◆ **TASK BRIEF**
In the entries that follow, find the word "parts" and report each line it is on.

◆ **MATERIAL**
::::
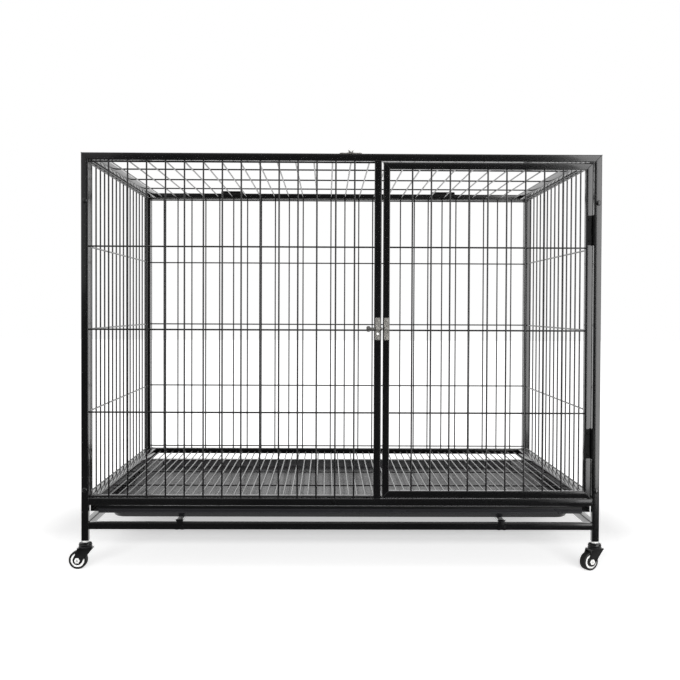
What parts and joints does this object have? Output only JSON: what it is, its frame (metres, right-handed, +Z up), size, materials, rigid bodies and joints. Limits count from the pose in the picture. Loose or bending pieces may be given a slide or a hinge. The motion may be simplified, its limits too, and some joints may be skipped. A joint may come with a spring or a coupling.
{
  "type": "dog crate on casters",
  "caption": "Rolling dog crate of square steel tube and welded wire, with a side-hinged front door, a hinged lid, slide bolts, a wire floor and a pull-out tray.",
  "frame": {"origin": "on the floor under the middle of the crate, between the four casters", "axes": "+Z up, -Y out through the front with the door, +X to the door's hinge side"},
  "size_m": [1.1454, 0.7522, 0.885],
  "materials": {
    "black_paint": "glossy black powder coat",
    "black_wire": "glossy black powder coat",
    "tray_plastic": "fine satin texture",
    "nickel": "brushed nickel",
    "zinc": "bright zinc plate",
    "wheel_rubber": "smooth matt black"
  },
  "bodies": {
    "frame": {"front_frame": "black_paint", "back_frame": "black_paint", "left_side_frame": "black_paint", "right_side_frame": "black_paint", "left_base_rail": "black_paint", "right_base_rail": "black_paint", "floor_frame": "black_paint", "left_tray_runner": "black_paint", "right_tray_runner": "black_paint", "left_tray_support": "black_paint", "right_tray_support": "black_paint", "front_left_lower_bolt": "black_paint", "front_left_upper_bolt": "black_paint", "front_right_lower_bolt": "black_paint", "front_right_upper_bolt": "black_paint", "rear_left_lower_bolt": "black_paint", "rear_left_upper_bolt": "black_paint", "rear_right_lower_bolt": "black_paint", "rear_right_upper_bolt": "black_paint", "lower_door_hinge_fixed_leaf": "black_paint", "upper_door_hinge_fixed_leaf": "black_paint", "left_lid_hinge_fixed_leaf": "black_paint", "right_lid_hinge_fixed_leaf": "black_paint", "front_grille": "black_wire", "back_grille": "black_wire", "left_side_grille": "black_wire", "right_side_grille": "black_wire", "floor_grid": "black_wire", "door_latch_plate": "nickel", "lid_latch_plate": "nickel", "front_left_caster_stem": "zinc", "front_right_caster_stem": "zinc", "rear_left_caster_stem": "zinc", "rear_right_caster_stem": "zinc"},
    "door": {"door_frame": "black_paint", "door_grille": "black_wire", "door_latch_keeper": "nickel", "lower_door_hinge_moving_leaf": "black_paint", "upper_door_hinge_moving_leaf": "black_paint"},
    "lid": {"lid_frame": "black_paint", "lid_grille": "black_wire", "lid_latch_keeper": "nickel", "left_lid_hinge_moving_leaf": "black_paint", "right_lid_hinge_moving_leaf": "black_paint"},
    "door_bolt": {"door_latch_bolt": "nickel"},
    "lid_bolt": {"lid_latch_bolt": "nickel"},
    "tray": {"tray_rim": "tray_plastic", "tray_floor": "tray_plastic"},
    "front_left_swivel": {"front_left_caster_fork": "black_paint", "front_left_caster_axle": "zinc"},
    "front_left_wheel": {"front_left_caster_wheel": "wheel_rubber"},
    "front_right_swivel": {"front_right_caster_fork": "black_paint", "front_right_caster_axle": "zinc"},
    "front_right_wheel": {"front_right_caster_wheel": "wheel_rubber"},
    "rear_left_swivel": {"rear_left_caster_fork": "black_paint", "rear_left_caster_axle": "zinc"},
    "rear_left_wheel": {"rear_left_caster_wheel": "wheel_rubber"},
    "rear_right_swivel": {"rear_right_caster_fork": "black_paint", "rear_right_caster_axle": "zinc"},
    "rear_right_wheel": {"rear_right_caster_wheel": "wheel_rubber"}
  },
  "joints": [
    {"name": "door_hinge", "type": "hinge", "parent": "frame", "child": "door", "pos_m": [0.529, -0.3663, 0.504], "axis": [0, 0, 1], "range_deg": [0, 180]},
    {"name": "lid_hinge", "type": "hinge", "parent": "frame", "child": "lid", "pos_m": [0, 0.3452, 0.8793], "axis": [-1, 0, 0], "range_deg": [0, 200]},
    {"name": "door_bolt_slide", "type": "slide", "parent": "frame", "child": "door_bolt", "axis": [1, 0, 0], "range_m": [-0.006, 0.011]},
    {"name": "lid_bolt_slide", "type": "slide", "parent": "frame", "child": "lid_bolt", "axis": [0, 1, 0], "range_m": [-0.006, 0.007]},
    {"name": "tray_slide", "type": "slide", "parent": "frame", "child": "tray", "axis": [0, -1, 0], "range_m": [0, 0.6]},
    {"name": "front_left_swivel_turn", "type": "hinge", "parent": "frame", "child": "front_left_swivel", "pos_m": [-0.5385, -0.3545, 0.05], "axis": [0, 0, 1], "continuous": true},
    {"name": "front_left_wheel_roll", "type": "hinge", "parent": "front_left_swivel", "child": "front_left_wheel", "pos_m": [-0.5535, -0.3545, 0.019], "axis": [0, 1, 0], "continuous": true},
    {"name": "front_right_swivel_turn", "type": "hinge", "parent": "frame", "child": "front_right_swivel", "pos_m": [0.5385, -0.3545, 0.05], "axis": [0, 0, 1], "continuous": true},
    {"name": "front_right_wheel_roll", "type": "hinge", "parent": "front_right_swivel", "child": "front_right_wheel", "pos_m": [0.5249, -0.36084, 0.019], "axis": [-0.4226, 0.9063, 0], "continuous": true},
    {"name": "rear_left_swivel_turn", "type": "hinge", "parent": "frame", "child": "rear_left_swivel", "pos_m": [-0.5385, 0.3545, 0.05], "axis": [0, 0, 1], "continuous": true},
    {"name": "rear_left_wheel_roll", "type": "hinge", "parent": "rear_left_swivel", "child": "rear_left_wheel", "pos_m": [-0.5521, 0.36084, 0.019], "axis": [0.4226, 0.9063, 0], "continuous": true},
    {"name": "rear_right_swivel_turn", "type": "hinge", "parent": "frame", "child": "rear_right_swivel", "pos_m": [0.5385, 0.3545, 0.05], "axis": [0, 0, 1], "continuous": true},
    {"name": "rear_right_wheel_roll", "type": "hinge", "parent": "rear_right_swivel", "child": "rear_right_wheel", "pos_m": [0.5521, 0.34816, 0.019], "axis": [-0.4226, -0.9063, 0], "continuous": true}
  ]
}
::::
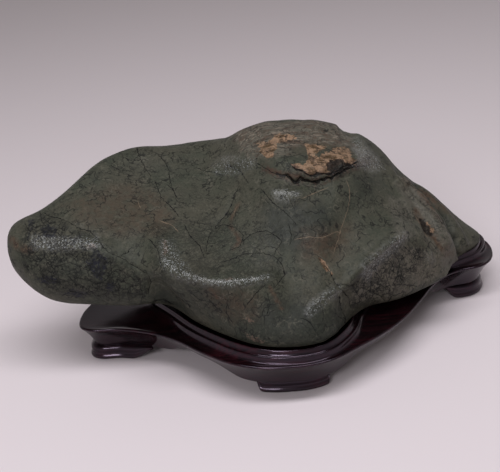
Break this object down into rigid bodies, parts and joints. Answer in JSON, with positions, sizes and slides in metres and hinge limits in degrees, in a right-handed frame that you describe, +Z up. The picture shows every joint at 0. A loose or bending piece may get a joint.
::::
◆ **TASK SOLUTION**
What parts and joints does this object have? Output only JSON: what it is, its frame (metres, right-handed, +Z up), size, materials, rigid bodies and joints. Limits count from the pose in the picture. Loose or bending pieces may be given a slide or a hinge. The motion may be simplified, its limits too, and some joints may be skipped. A joint may come with a spring or a coupling.
Break this object down into rigid bodies, parts and joints. Answer in JSON, with positions, sizes and slides in metres and hinge limits in degrees, in a right-handed frame that you describe, +Z up. The picture shows every joint at 0. A loose or bending piece may get a joint.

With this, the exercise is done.